Op 24 april 2008 is voor de gehele gemeente Utrechtse Heuvelrug vastgesteld. Het behandelt de verzelfstandiging van de woningcorporaties, de decentralisering naar gemeenten en woningcorporaties evenals de regionalisering. In een convenant tussen de woningcorporatie (DWS: thans Heuvelrug Wonen) en de gemeente worden afspraken gemaakt over onderwerpen zoals duurzaam bouwen. Ook het woningbouwbeleid komt hierbij aan de orde, waarbij de gemeente zich sterk maakt voor instandhouding en uitbreiding van de sociale sector, maar tegelijkertijd ook de - vooral ruimtelijke - beperkingen daarvan onderkennen. De woonvisie is de vervanger van de Nota Volkshuisvesting die was opgesteld door voormalige gemeente Doorn.
Conclusie: Aangezien het bestemmingsplan consoliderend van aard is heeft de woonvisie geen directe doorwerking in dit plan gekregen.

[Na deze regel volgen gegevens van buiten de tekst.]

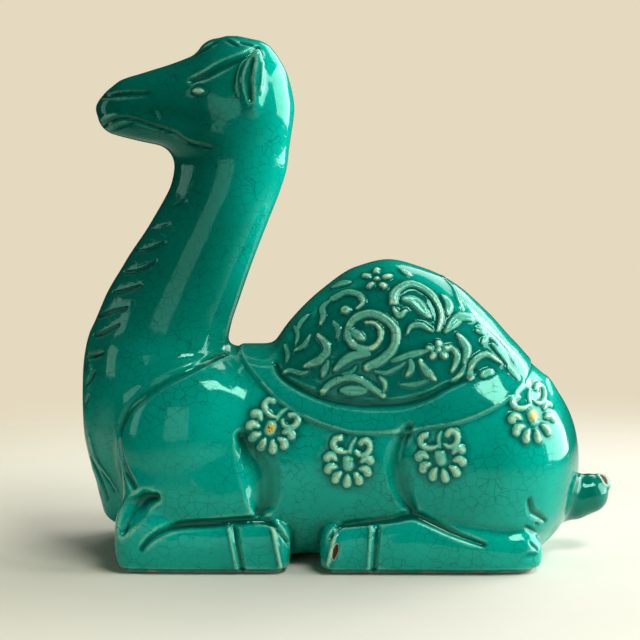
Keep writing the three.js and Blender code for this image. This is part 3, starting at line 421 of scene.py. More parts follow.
SCROLLS = [
    ([(8, 92.5), (14.5, 96), (19, 100.5), (20.5, 105.5), (19, 110.5), (13.5, 114.5), (8, 115.3), (2.5, 113),
      (-0.3, 108.5), (0, 104), (3.7, 101), (9, 100.5), (13, 103.5), (14, 108), (11.3, 111.3), (7.3, 111.6)],
     2.2, 1.9, "pointed"),
    ([(1.5, 108), (3.7, 106.2), (6.5, 104.5)], 2.32, 1.79, "leafy"),
    ([(9, 98.3), (2.3, 97.5), (-2, 95.2), (-6.5, 91)], 2.32, 1.46, "leafy"),
    ([(10.5, 91), (16, 90.3), (21.5, 92.8), (25, 95)], 1.22, 1.12, "leafy"),
    ([(-12, 80.8), (-8.4, 84.8), (-1.7, 87.7), (4.6, 87), (10.8, 83), (14.8, 80.3)], 1.71, 1.57, "even"),
    ([(-3.5, 82), (7, 82.3)], 3.17, 1.34, "leafy"),
    ([(13, 88.8), (15.7, 85.7), (15.3, 82)], 1.46, 1.34, "leafy"),
    ([(-13.7, 105.5), (-10.6, 102.3), (-9.7, 99), (-12.8, 95), (-19.6, 92)], 2.32, 1.68, "leafy"),
    ([(-9.3, 95), (-10.6, 91), (-12, 87.8)], 1.71, 1.34, "leafy"),
    ([(-30, 88), (-26.4, 89.3), (-21.4, 88.7), (-18.2, 89.7)], 1.46, 1.23, "leafy"),
    ([(-7.5, 120), (-1, 123.5), (4.8, 122.8), (6.4, 119.9), (3.6, 117.2)], 2.07, 1.57, "pointed"),
    ([(-1.7, 116.5), (-1, 116.3)], 2.44, 1.68, "even"),
    ([(-6.5, 125), (-2.8, 126.8), (1, 127.5)], 2.44, 1.34, "leafy"),
    ([(-7.8, 119.7), (-11.5, 116.5), (-11, 113.3), (-12.4, 109.8)], 2.07, 1.46, "leafy"),
    ([(-17.5, 113), (-21, 109.5), (-23, 105.5)], 2.2, 1.46, "leafy"),
    ([(19.5, 119.5), (20.3, 124), (25.6, 127.3), (31.1, 126.3), (36.5, 122.7), (39.7, 118), (40.6, 113.3),
      (39, 108)], 2.2, 1.8, "pointed"),
    ([(24, 121.5), (28.1, 120.8), (31.7, 117.8), (35, 114)], 3.17, 1.46, "leafy"),
    ([(19.5, 118), (22, 114.5), (25.3, 117)], 1.71, 1.46, "leafy"),
    ([(41.6, 122), (44, 119), (43.5, 114.5)], 2.07, 1.46, "leafy"),
    ([(25.5, 107), (27.5, 110.3), (32, 110.5), (37, 107.8)], 1.59, 1.34, "leafy"),
    ([(18.8, 95.5), (26, 97.7), (34.5, 99.8)], 1.83, 1.34, "leafy"),
    ([(26.8, 95.9), (27.4, 92.4), (25.1, 88.8)], 1.83, 1.34, "leafy"),
    ([(30.9, 95.4), (34.9, 89.8), (38, 87.2)], 2.07, 1.46, "leafy"),
    ([(44.4, 101.7), (47.6, 96.8), (45.2, 90.4)], 1.71, 1.57, "leafy"),
    ([(47.8, 106.2), (51.7, 100.2), (50.7, 94)], 2.07, 1.57, "leafy"),
    ([(42.5, 107.5), (48.6, 113), (56.5, 111.7)], 2.68, 1.46, "leafy"),
    ([(53.6, 87.5), (54.6, 94), (60.5, 97.3), (67.2, 93)], 1.83, 1.57, "pointed"),
    ([(56.5, 107), (64, 103.5), (70.5, 94.5)], 2.2, 1.46, "leafy"),
    ([(59.5, 88.5), (62, 89.5)], 2.32, 1.34, "even"),
    ([(70.5, 91), (75, 85.5)], 1.95, 1.23, "leafy"),
    ([(-24.3, 107.9), (-22.4, 104.7), (-23.3, 100.5)], 1.5, 1.3, "leafy"),
    ([(-28.8, 100.1), (-26.9, 96.4), (-27.8, 92.5)], 1.5, 1.2, "leafy"),
    ([(-16.9, 105.2), (-19.6, 100.8), (-24.1, 97.9)], 1.5, 1.3, "leafy"),
    ([(-7, 111.8), (-4.3, 108.5), (-5.2, 104.2)], 1.3, 1.1, "leafy"),
    ([(3.2, 93.1), (1, 90.4), (-3.5, 89.4)], 1.2, 1, "leafy"),
    ([(22.4, 85.2), (28.6, 85.2), (34.9, 87)], 1.4, 1, "leafy"),
    ([(57.2, 109.2), (60.8, 105.2), (58.7, 101.6)], 1.8, 1.3, "leafy"),
    ([(63.5, 101.2), (68, 96.2), (70.7, 91.8)], 1.7, 1.3, "leafy"),
    ([(51.1, 92.9), (49.3, 89.4), (45.6, 86)], 1.6, 1.2, "leafy"),
    ([(23.2, 133.2), (27.2, 130.7)], 1.9, 1.3, "leafy"),
    ([(42.6, 129.1), (47.1, 124.7), (48.9, 119.6), (50.5, 115.8)], 1.1, 0.9, "leafy"),
    ([(55.5, 112.2), (62.4, 105.8), (69.2, 98.6), (74.6, 91.4)], 1.1, 0.9, "leafy"),
]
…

3.2.5 Milieubeleidsplan 'Natuurlijk Duurzaam' 2009-2012

Het milieubeleidsplan 'Natuurlijk Duurzaam' 2009-2012 is op 24 september 2009 vastgesteld door de Raad. Het plan bevat de duurzaamheidambities van de gemeente Utrechtse Heuvelrug. In het milieubeleidsplan staan vier pijlers centraal:

  • 1. duurzaamheid;
  • 2. gemeentelijke interne duurzaamheidzorg;
  • 3. klimaat, energie en duurzaam bouwen;
  • 4. kwaliteit van de leefomgeving.

Het milieubeleidsplan stelt onder andere eisen aan ruimtelijke ontwikkelingen. Enerzijds op gebouwniveau door het streven naar een verscherpte EPC en het werken met het instrument GPR Gebouw(r). GPR Gebouw geeft per thema een 'rapportcijfer' uiteenlopend van 6 (bouwbesluit niveau/minimaal) tot 10 (zeer goed). Bij ruimtelijke ontwikkelingen geldt een GPR score van gemiddeld minimaal 7, met minimaal een 7 voor het thema energie. Bij zogenaamde "kansrijke" projecten, waarbij bijvoorbeeld meer dan 50 woningen gebouwd worden of waar de gemeente een grondpositie heeft, geldt een GPR score van minimaal 8. Anderzijds op omgevingsniveau door het toepassen van gebiedsgericht milieubeleid. Hiertoe zijn er voor de gemeente acht gebiedstypen met bijbehorende ambities (milieukwaliteitprofielen) opgesteld. Bij ruimtelijke ontwikkelingen worden deze milieukwaliteitprofielen toegepast. Het belangrijkste gebiedstype voor dit bestemmingsplan is "Wonen-buiten centrum". Een uitgebreide beschrijving van de ambities is te vinden in het milieubeleidsplan.